= SOURCE EXCERPT =
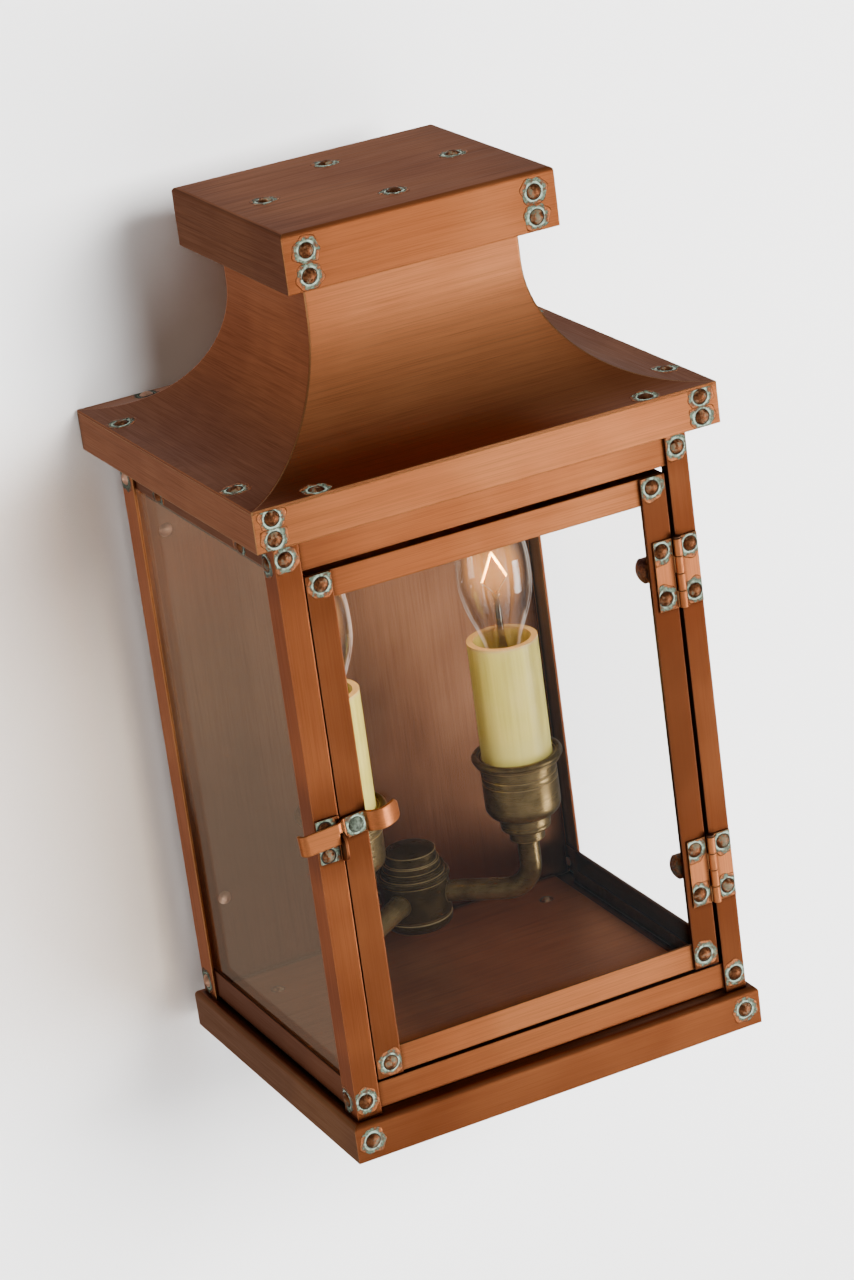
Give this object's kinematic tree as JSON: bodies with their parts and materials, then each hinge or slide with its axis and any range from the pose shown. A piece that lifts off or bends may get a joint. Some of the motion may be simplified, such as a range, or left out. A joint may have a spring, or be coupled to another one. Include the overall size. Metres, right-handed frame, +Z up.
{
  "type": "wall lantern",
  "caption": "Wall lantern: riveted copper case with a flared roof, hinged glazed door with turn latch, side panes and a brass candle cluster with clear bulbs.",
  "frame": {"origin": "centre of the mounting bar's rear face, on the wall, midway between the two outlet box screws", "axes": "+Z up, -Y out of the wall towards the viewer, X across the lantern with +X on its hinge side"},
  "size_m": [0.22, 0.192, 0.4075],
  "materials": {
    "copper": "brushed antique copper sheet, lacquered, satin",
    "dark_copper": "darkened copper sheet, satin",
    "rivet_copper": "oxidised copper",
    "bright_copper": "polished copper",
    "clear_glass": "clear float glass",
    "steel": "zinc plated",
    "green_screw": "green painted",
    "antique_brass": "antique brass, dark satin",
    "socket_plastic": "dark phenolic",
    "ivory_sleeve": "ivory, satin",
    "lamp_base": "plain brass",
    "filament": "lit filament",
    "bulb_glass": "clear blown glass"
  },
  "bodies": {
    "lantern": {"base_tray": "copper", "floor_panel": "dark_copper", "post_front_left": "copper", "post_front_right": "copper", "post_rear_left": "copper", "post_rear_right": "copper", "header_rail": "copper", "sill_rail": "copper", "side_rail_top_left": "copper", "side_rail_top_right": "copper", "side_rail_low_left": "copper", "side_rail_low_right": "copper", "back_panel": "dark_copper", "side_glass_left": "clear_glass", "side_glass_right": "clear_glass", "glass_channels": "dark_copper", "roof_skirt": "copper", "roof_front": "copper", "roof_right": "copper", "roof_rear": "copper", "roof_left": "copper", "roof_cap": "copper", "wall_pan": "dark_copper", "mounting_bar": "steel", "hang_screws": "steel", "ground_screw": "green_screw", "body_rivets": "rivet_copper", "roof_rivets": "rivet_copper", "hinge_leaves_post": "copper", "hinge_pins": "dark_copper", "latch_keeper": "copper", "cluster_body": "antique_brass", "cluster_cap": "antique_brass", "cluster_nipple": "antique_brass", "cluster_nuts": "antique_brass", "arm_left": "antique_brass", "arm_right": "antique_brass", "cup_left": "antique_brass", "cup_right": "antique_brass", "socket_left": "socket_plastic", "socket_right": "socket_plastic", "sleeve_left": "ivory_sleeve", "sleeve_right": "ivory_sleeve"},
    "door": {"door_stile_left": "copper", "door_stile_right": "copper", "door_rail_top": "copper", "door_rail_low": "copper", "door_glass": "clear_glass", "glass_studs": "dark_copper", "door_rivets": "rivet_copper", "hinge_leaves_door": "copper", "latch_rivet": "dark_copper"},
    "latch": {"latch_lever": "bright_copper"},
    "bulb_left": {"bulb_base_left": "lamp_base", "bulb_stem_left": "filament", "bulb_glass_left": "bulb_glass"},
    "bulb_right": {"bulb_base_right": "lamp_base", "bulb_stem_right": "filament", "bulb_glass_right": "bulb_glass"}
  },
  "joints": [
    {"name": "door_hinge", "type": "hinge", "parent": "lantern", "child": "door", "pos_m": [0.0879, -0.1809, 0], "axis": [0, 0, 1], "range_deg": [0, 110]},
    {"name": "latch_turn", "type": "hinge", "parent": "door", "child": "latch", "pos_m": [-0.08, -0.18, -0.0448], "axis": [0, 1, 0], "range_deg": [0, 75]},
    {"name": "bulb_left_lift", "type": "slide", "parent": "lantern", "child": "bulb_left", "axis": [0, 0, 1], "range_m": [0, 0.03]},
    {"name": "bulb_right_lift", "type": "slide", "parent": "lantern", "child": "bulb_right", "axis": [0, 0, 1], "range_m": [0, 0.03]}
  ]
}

= WHAT IS BEING ASKED =
Extract the full listing above without altering anything.

= THE REPLY =
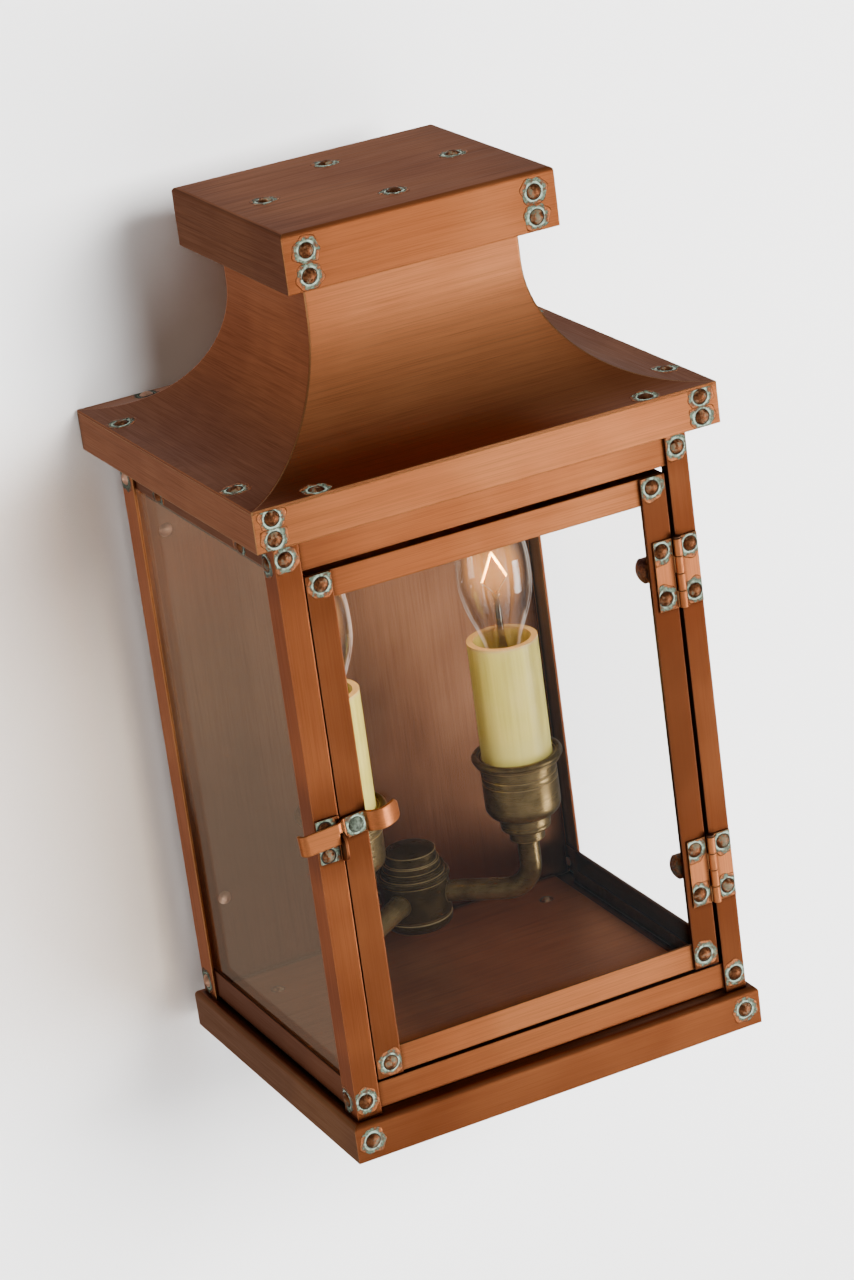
Give this object's kinematic tree as JSON: bodies with their parts and materials, then each hinge or slide with its axis and any range from the pose shown. A piece that lifts off or bends may get a joint. Some of the motion may be simplified, such as a range, or left out. A joint may have a spring, or be coupled to another one. Include the overall size. Metres, right-handed frame, +Z up.
{
  "type": "wall lantern",
  "caption": "Wall lantern: riveted copper case with a flared roof, hinged glazed door with turn latch, side panes and a brass candle cluster with clear bulbs.",
  "frame": {"origin": "centre of the mounting bar's rear face, on the wall, midway between the two outlet box screws", "axes": "+Z up, -Y out of the wall towards the viewer, X across the lantern with +X on its hinge side"},
  "size_m": [0.22, 0.192, 0.4075],
  "materials": {
    "copper": "brushed antique copper sheet, lacquered, satin",
    "dark_copper": "darkened copper sheet, satin",
    "rivet_copper": "oxidised copper",
    "bright_copper": "polished copper",
    "clear_glass": "clear float glass",
    "steel": "zinc plated",
    "green_screw": "green painted",
    "antique_brass": "antique brass, dark satin",
    "socket_plastic": "dark phenolic",
    "ivory_sleeve": "ivory, satin",
    "lamp_base": "plain brass",
    "filament": "lit filament",
    "bulb_glass": "clear blown glass"
  },
  "bodies": {
    "lantern": {"base_tray": "copper", "floor_panel": "dark_copper", "post_front_left": "copper", "post_front_right": "copper", "post_rear_left": "copper", "post_rear_right": "copper", "header_rail": "copper", "sill_rail": "copper", "side_rail_top_left": "copper", "side_rail_top_right": "copper", "side_rail_low_left": "copper", "side_rail_low_right": "copper", "back_panel": "dark_copper", "side_glass_left": "clear_glass", "side_glass_right": "clear_glass", "glass_channels": "dark_copper", "roof_skirt": "copper", "roof_front": "copper", "roof_right": "copper", "roof_rear": "copper", "roof_left": "copper", "roof_cap": "copper", "wall_pan": "dark_copper", "mounting_bar": "steel", "hang_screws": "steel", "ground_screw": "green_screw", "body_rivets": "rivet_copper", "roof_rivets": "rivet_copper", "hinge_leaves_post": "copper", "hinge_pins": "dark_copper", "latch_keeper": "copper", "cluster_body": "antique_brass", "cluster_cap": "antique_brass", "cluster_nipple": "antique_brass", "cluster_nuts": "antique_brass", "arm_left": "antique_brass", "arm_right": "antique_brass", "cup_left": "antique_brass", "cup_right": "antique_brass", "socket_left": "socket_plastic", "socket_right": "socket_plastic", "sleeve_left": "ivory_sleeve", "sleeve_right": "ivory_sleeve"},
    "door": {"door_stile_left": "copper", "door_stile_right": "copper", "door_rail_top": "copper", "door_rail_low": "copper", "door_glass": "clear_glass", "glass_studs": "dark_copper", "door_rivets": "rivet_copper", "hinge_leaves_door": "copper", "latch_rivet": "dark_copper"},
    "latch": {"latch_lever": "bright_copper"},
    "bulb_left": {"bulb_base_left": "lamp_base", "bulb_stem_left": "filament", "bulb_glass_left": "bulb_glass"},
    "bulb_right": {"bulb_base_right": "lamp_base", "bulb_stem_right": "filament", "bulb_glass_right": "bulb_glass"}
  },
  "joints": [
    {"name": "door_hinge", "type": "hinge", "parent": "lantern", "child": "door", "pos_m": [0.0879, -0.1809, 0], "axis": [0, 0, 1], "range_deg": [0, 110]},
    {"name": "latch_turn", "type": "hinge", "parent": "door", "child": "latch", "pos_m": [-0.08, -0.18, -0.0448], "axis": [0, 1, 0], "range_deg": [0, 75]},
    {"name": "bulb_left_lift", "type": "slide", "parent": "lantern", "child": "bulb_left", "axis": [0, 0, 1], "range_m": [0, 0.03]},
    {"name": "bulb_right_lift", "type": "slide", "parent": "lantern", "child": "bulb_right", "axis": [0, 0, 1], "range_m": [0, 0.03]}
  ]
}